Voci da mondi diversi. Corea
saga
Min Jin Lee, “La moglie coreana”
Ed. Piemme, trad. F. Merani, pagg.
593, Euro 18,70
Dalla Corea al Giappone, quasi un secolo di storia coreana attraverso
quattro generazioni di una famiglia: se leggere significa non essere mai soli,
se vuol dire viaggiare con la mente in paesi e tempi diversi, iniziate la
lettura de “La moglie coreana” di Min Jin Lee e sarete trasportati altrove,
coinvolti in una Storia di cui sapevamo poco o nulla, in compagnia di
personaggi che amerete.
All’inizio del libro la Corea è stata da poco annessa al Giappone.
Hoonie, figlio di un pescatore, zoppo e deturpato da un labbro leporino, sposa
la quindicenne Yangjin. Solo una dei loro figli, Sunja, sopravvive alla prima
infanzia, diventa un’adolescente non bella ma attraente, si innamora- meglio,
viene irretita da un affascinante coreano che vive per lo più in Giappone, un
uomo dagli abiti eleganti e scarpe bianche che fa il commerciante ma che
appartiene alla banda criminale della yakuza.
Naturalmente lui è sposato, naturalmente lui la mette incinta. E’ anche
disposto a mantenerla come amante, ma Sunja non vuole. La aspetta il disonore e
la solitudine. La sua salvezza arriva da un pastore anglicano a cui lei e la
madre hanno dato alloggio e salvato la vita: si offre di sposarla, di
riconoscere il bambino come suo e di portarla con sé dal fratello in Giappone.
Era un preambolo necessario, perché da questo punto la scena si sposta
ad Osaka (in seguito sarà a Yokohama e Tokyo) e diventiamo testimoni delle
difficoltà dei coreani immigrati in Giappone, considerati degli esseri
inferiori, pesantemente discriminati, esclusi dalla maggioranza dei lavori,
costretti a vivere in tuguri sulla soglia della povertà. E’ la storia degli
immigrati di qualunque nazionalità, in qualunque angolo del mondo, divisi tra
il desiderio di essere accettati e quindi in qualche maniera integrarsi, e
quello di mantenere vive le proprie tradizioni e la propria identità. Noa, il
figlio maggiore di Sunja, che non sa chi sia il suo padre naturale, diventa il
migliore esempio di questa scissione di identità. Intelligente, studioso,
ambizioso, vorrebbe cancellare la sua origine coreana. Quando viene a sapere
chi è veramente suo padre e quale sia l’origine dei soldi che gli hanno
permesso di frequentare la migliore università del Giappone, Noa crolla. Il suo
destino forse era segnato fin dall’inizio, quando la madre si era imbarcata al
seguito del generoso pastore intenzionata a non dire mai la verità al figlio.
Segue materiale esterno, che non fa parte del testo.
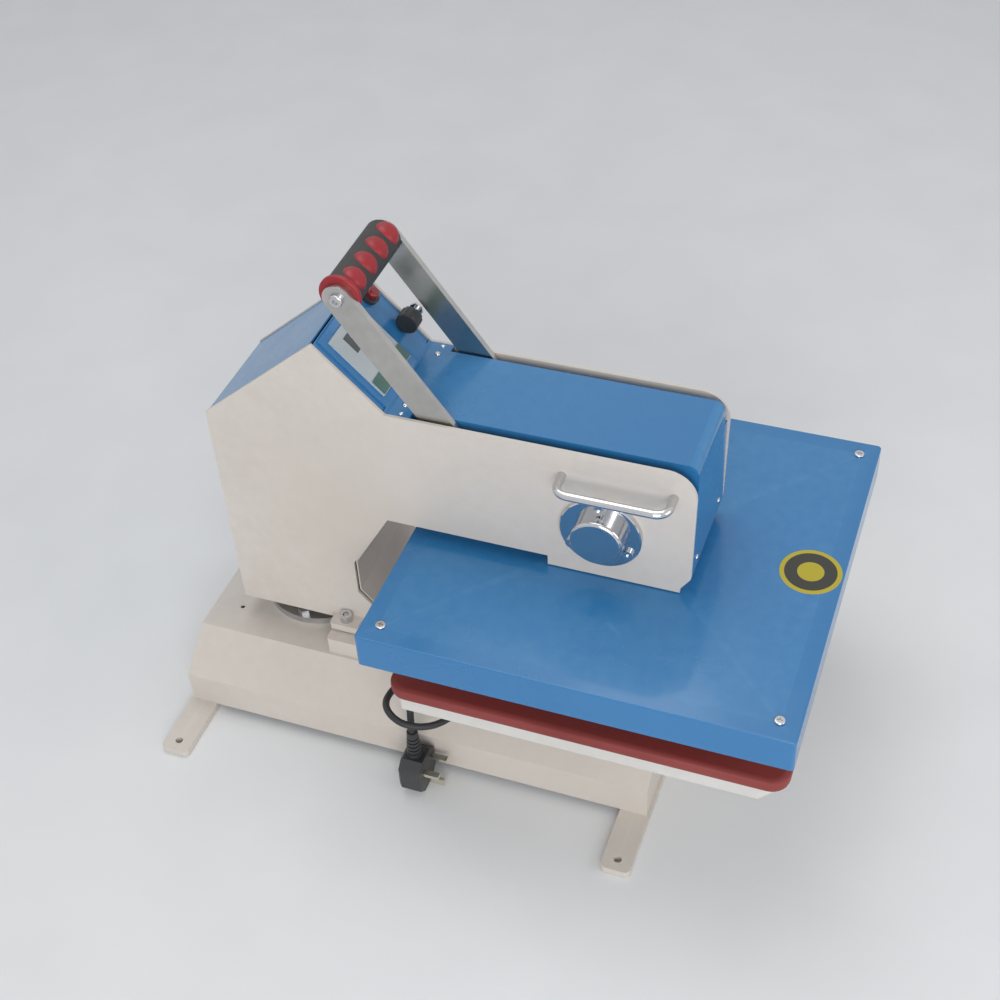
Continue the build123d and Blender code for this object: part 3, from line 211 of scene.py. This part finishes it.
def dress(finish, *nodes):
    # Gives the finish to pieces of the frame, in every slot that they have.
    for node in nodes:
        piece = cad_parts[node]
        if not piece.material_slots:
            piece.data.materials.append(finish)
        for held in piece.material_slots:
            held.link = "OBJECT"
            held.material = finish


cream = surface("cream_powder_coat", colour=(0.64, 0.58, 0.52), shade=(0.60, 0.54, 0.48),
                worn=(0.72, 0.69, 0.65), rough=0.42, grain=700.0, depth=0.00012, coat=0.12)
dress(cream, "base_channel", "foot_bars", "platen_pedestal", "rest_block")

# Studio floor: a wide sheet of pale grey paper, a hair below the press's feet.
# It belongs to the studio and not to the press.
floor_half = 14.0
floor_drop = 0.0004
floor_corners = [(sx * floor_half, sy * floor_half, 0) for sx, sy in ((-1, -1), (1, -1), (1, 1), (-1, 1))]
floor_data = bpy.data.meshes.new("studio_floor")
floor_data.from_pydata(floor_corners, [], [(0, 1, 2, 3)])
studio_floor = bpy.data.objects.new("studio_floor", floor_data)
studio_floor.location = (0, 0, -floor_drop)
scene.collection.objects.link(studio_floor)
floor_paper = surface("studio_paper", colour=(0.80, 0.81, 0.82), shade=(0.78, 0.79, 0.80),
                      worn=(0.80, 0.81, 0.82), rough=0.9, grain=40.0, depth=0.0002)
floor_data.materials.append(floor_paper)

# Mains lead: a black round cable, 7 mm thick, out of a gland in the pedestal. Its spare length is coiled
# on the base in two layers and tied, and the end hangs over the near side to the plug.
cable = surface("black_cable_jacket", colour=(0.018, 0.019, 0.021), shade=(0.028, 0.029, 0.031),
                worn=(0.05, 0.05, 0.052), rough=0.5, grain=1500.0, depth=0.00006)
lead_from_gland = [(-0.020, -0.126, 0.098), (-0.020, -0.104, 0.098), (-0.003, -0.0879, 0.091),
                   (0.015, -0.0879, 0.0836), (0.031, -0.0879, 0.0836)]
lower_layer_z = 0.0836
layer_rise = 0.0079
turns_in = [0.0479, 0.04395, 0.0400, 0.03605, 0.0321]
half_turn_radii = turns_in + [0.02815] + turns_in[::-1]
climbing_turn = len(turns_in)
points_a_half = 8
pull_out = 1 / math.cos(math.pi / points_a_half / 2)
coil_x = 0.038
coil_y = -0.0879
side = 1
coil_points = []
for number, radius in enumerate(half_turn_radii):
    middle = coil_y + side * radius
    for step in range(points_a_half):
        angle = math.pi * (step + 0.5) / points_a_half
        climbed = 0.0 if number < climbing_turn else 1.0
        if number == climbing_turn:
            climbed = (step + 0.5) / points_a_half
        coil_points.append((coil_x + side * radius * pull_out * math.sin(angle),
                            middle - side * radius * pull_out * math.cos(angle),
                            lower_layer_z + layer_rise * climbed))
    coil_y += side * 2 * radius
    side = -side
lead_to_plug = [(0.031, 0.0158, 0.0915), (-0.010, 0.0158, 0.0915), (-0.050, 0.006, 0.090),
                (-0.092, 0.001, 0.094), (-0.132, 0.012, 0.103), (-0.161, 0.012, 0.107),
                (-0.175, -0.013, 0.102), (-0.165, -0.043, 0.098), (-0.136, -0.061, 0.098),
                (-0.104, -0.060, 0.092), (-0.083, -0.043, 0.090), (-0.084, -0.016, 0.095),
                (-0.102, -0.003, 0.110), (-0.136, -0.009, 0.126), (-0.161, -0.017, 0.108),
                (-0.161, -0.017, 0.0785)]
lead_points = lead_from_gland + coil_points + lead_to_plug
lead_curve = bpy.data.curves.new("mains_lead", "CURVE")
lead_curve.dimensions = "3D"
lead_curve.bevel_depth = 0.0035
lead_curve.bevel_resolution = 5
lead_curve.resolution_u = 8
lead_curve.use_fill_caps = True
lead_line = lead_curve.splines.new("NURBS")
lead_line.points.add(len(lead_points) - 1)
for point, place in zip(lead_line.points, lead_points):
    point.co = (*place, 1.0)
lead_line.order_u = 3
lead_line.use_endpoint_u = True
mains_lead = bpy.data.objects.new("mains_lead", lead_curve)
scene.collection.objects.link(mains_lead)
lead_curve.materials.append(cable)
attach(mains_lead, "base")
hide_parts("cord_inlet_run", "cord_coil", "cord_lead_run")

# Plug, gland and tie: black moulded plastic with a fine spark-eroded grain, the pins plated brass.
# The plug is moulded round the lead's end, and the gland screws into the pedestal's wall.
moulding = surface("black_moulded_plastic", colour=(0.022, 0.024, 0.026), shade=(0.033, 0.035, 0.037),
                   worn=(0.07, 0.07, 0.072), rough=0.46, grain=2200.0, depth=0.0001)
dress(moulding, "plug_body", "cord_gland", "cord_tie")
pin_metal = surface("plated_pin_brass", colour=(0.70, 0.68, 0.63), shade=(0.63, 0.61, 0.55),
                    worn=(0.80, 0.74, 0.58), rough=0.28, grain=900.0, depth=0.00004, metallic=1.0)
dress(pin_metal, "plug_pins")

# Swing post: a turned and ground steel post with its lock nut, screwed by its flange to the channel and the
# doubler under it. The base's screws and nuts are of the same bright steel, and the head turns on two
# sintered bronze bushes.
turned_steel = surface("turned_steel", colour=(0.56, 0.56, 0.57), shade=(0.47, 0.47, 0.48),
                       worn=(0.72, 0.72, 0.73), rough=0.32, grain=1600.0, depth=0.00006, metallic=1.0)
dress(turned_steel, "pivot_post", "post_lock_nut", "base_fasteners")
bronze = surface("sintered_bronze", colour=(0.48, 0.31, 0.14), shade=(0.40, 0.25, 0.11),
                 worn=(0.62, 0.44, 0.22), rough=0.45, grain=1800.0, depth=0.0001, metallic=1.0)
dress(bronze, "pivot_bushes")

# Lower platen: a steel plate with cut corners, in a thin white powder coat.
# Screws up through the pedestal's top flange hold it.
white_coat = surface("white_powder_coat", colour=(0.62, 0.60, 0.57), shade=(0.57, 0.55, 0.52),
                     worn=(0.74, 0.73, 0.71), rough=0.4, grain=700.0, depth=0.00012, coat=0.12)
dress(white_coat, "lower_platen")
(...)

Eppure, nonostante gli errori, nonostante le limitazioni dovute alla mancanza
di cultura, sono le donne le figure trionfanti di questo romanzo. Sunja e sua
cognata- diventata una sorella per lei- si impegnano per guadagnare qualche
soldo durante gli anni in cui il marito di Sunja è in prigione per non aver
reso debito omaggio formale all’Imperatore.
Vendono al mercato kimchi fatto in casa, lavoreranno poi in
un ristorante. Stanno andando contro la volontà del cognato di Sunja, contro la
tradizione che giudica disonorevole per una donna lavorare. E non è questa
l’unica vecchia norma ad essere infranta. Il figlio minore di Sunja troverà un
impiego in un pachinko (questo il
titolo originale, “Pachinko”- il nome dei locali così diffusi tuttora in
Giappone dove si gioca d’azzardo con le macchinette). Tutti sanno che i pachinko sono gestiti da coreani
malavitosi che fanno parte della yakuza:
starà a lui, Mosezu, e poi a suo figlio Solomon (bella anche la storia che
riguarda Solomon) dimostrare che si può essere coreani ed essere onesti, anche
se è difficile cancellare la nomea.
I grandi avvenimenti della Storia rimangono nello sfondo. L’occupazione
della Manciuria da parte del Giappone, le donne coreane rapite per farne
schiave del sesso, la bomba atomica su Hiroshima e Nagasaki- ne apprendiamo da
quello che si vocifera, vediamo la vita distrutta del cognato di Sunja rimasto
gravemente ustionato, il faticoso riprendere dell’economia, gli americani che,
dall’essere i nemici, diventano l’esempio da imitare. E’ la Storia vissuta da
chi ne sta ai margini, impegnato nella lotta per la sopravvivenza.
Min Jin Lee ha una bella scrittura che supera brillantemente i salti
temporali della narrazione. Un libro vivido e pulsante.